• Instructions to follow:
Repeat exactly the lines from the start of the material below up to and including the "return self.step(split.outputs[channel], share, share" line.

• Data for processing:
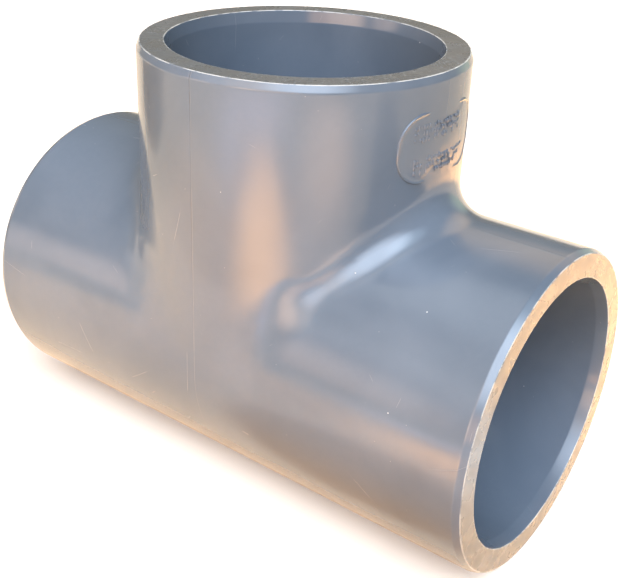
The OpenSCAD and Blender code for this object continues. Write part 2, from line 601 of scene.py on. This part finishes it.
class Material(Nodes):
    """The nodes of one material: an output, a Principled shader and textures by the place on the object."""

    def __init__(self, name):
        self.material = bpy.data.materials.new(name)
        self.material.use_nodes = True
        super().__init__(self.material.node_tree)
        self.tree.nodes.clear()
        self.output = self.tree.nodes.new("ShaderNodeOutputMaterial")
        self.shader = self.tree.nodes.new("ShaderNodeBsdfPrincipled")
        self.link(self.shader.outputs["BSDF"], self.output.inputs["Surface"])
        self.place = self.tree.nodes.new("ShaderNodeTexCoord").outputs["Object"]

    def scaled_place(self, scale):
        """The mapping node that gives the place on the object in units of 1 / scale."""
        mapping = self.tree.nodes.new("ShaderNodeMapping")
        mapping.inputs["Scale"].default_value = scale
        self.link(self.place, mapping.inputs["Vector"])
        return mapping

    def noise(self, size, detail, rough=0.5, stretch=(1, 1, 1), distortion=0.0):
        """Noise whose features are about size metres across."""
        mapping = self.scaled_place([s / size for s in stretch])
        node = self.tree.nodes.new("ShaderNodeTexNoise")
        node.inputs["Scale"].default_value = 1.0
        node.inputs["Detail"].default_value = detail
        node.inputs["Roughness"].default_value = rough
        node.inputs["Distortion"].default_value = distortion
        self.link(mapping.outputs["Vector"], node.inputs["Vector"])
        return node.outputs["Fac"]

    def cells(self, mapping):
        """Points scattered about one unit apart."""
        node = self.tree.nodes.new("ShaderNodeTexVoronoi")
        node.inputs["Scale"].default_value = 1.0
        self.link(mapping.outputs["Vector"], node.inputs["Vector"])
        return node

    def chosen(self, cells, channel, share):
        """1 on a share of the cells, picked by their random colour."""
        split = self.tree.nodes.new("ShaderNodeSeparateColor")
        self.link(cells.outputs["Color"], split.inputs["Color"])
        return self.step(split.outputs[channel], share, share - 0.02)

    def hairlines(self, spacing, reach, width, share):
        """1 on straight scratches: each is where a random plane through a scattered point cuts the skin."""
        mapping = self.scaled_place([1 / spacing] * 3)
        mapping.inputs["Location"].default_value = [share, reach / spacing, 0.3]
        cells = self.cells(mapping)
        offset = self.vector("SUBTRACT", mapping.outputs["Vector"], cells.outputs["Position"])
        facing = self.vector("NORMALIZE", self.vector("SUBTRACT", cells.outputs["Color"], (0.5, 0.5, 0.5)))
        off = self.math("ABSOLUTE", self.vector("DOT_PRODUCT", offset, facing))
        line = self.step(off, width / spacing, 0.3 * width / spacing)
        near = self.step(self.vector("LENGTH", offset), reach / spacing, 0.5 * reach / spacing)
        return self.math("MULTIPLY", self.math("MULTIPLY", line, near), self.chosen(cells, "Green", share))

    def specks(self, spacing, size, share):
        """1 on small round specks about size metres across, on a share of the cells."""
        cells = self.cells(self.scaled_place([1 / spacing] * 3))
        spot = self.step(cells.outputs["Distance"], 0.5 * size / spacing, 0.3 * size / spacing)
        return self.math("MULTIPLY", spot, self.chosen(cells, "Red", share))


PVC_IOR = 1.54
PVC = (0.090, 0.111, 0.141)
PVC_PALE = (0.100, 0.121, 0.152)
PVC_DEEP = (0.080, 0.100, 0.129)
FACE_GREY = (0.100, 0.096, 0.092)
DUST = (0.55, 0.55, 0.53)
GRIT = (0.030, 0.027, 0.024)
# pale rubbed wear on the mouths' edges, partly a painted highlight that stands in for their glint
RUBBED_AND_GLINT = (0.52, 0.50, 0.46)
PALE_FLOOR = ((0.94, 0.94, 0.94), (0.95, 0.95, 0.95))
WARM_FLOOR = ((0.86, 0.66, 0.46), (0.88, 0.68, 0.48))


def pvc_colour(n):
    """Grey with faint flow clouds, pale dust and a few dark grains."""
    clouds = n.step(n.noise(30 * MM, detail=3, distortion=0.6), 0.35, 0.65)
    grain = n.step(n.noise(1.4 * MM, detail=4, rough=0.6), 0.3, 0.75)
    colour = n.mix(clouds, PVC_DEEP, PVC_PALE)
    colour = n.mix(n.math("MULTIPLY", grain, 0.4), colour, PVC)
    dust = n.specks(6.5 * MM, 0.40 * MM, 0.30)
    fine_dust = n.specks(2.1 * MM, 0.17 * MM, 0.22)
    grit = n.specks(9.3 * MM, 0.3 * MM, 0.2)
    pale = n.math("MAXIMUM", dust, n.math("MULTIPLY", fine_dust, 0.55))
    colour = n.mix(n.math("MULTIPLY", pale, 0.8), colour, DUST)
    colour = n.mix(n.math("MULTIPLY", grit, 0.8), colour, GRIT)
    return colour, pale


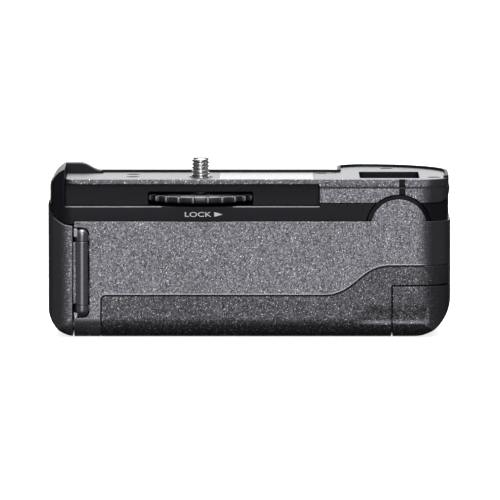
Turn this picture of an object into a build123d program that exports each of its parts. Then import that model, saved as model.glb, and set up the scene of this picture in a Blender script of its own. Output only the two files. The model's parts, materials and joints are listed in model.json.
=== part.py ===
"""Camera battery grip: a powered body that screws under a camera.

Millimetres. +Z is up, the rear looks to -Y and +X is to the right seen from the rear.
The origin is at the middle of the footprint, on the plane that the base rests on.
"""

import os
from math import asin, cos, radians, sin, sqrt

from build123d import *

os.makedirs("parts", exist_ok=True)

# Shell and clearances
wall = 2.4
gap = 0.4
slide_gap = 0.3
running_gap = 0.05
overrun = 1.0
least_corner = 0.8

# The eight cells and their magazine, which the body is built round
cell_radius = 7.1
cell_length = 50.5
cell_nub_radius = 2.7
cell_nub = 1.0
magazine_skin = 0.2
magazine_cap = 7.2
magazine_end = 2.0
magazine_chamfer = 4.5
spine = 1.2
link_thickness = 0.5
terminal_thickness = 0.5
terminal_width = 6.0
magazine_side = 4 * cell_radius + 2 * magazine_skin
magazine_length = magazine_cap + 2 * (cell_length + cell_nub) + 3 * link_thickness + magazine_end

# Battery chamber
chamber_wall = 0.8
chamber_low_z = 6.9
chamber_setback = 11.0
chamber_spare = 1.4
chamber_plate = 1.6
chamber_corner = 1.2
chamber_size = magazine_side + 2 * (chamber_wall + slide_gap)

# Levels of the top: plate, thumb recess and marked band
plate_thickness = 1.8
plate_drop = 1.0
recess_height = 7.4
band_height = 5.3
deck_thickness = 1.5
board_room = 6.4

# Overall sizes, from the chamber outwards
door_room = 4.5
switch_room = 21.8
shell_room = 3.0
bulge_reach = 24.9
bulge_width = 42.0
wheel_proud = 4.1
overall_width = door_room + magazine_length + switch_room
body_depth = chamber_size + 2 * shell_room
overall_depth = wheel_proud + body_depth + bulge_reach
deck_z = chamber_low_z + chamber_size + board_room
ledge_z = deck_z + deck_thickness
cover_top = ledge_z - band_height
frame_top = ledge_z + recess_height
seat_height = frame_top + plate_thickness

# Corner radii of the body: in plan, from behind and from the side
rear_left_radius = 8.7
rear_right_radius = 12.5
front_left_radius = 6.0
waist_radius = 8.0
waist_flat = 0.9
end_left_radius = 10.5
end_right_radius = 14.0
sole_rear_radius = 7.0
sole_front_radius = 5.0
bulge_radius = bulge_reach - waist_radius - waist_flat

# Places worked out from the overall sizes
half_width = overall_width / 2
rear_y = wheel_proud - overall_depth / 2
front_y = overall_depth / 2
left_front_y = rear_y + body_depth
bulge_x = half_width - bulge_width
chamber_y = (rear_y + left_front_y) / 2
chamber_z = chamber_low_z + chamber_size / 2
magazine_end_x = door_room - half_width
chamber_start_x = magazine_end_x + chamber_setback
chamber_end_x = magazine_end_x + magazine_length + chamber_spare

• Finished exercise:
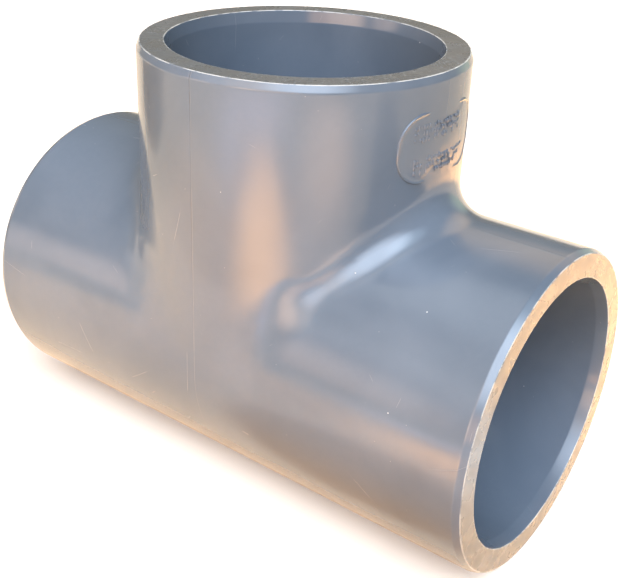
The OpenSCAD and Blender code for this object continues. Write part 2, from line 601 of scene.py on. This part finishes it.
class Material(Nodes):
    """The nodes of one material: an output, a Principled shader and textures by the place on the object."""

    def __init__(self, name):
        self.material = bpy.data.materials.new(name)
        self.material.use_nodes = True
        super().__init__(self.material.node_tree)
        self.tree.nodes.clear()
        self.output = self.tree.nodes.new("ShaderNodeOutputMaterial")
        self.shader = self.tree.nodes.new("ShaderNodeBsdfPrincipled")
        self.link(self.shader.outputs["BSDF"], self.output.inputs["Surface"])
        self.place = self.tree.nodes.new("ShaderNodeTexCoord").outputs["Object"]

    def scaled_place(self, scale):
        """The mapping node that gives the place on the object in units of 1 / scale."""
        mapping = self.tree.nodes.new("ShaderNodeMapping")
        mapping.inputs["Scale"].default_value = scale
        self.link(self.place, mapping.inputs["Vector"])
        return mapping

    def noise(self, size, detail, rough=0.5, stretch=(1, 1, 1), distortion=0.0):
        """Noise whose features are about size metres across."""
        mapping = self.scaled_place([s / size for s in stretch])
        node = self.tree.nodes.new("ShaderNodeTexNoise")
        node.inputs["Scale"].default_value = 1.0
        node.inputs["Detail"].default_value = detail
        node.inputs["Roughness"].default_value = rough
        node.inputs["Distortion"].default_value = distortion
        self.link(mapping.outputs["Vector"], node.inputs["Vector"])
        return node.outputs["Fac"]

    def cells(self, mapping):
        """Points scattered about one unit apart."""
        node = self.tree.nodes.new("ShaderNodeTexVoronoi")
        node.inputs["Scale"].default_value = 1.0
        self.link(mapping.outputs["Vector"], node.inputs["Vector"])
        return node

    def chosen(self, cells, channel, share):
        """1 on a share of the cells, picked by their random colour."""
        split = self.tree.nodes.new("ShaderNodeSeparateColor")
        self.link(cells.outputs["Color"], split.inputs["Color"])
        return self.step(split.outputs[channel], share, share - 0.02)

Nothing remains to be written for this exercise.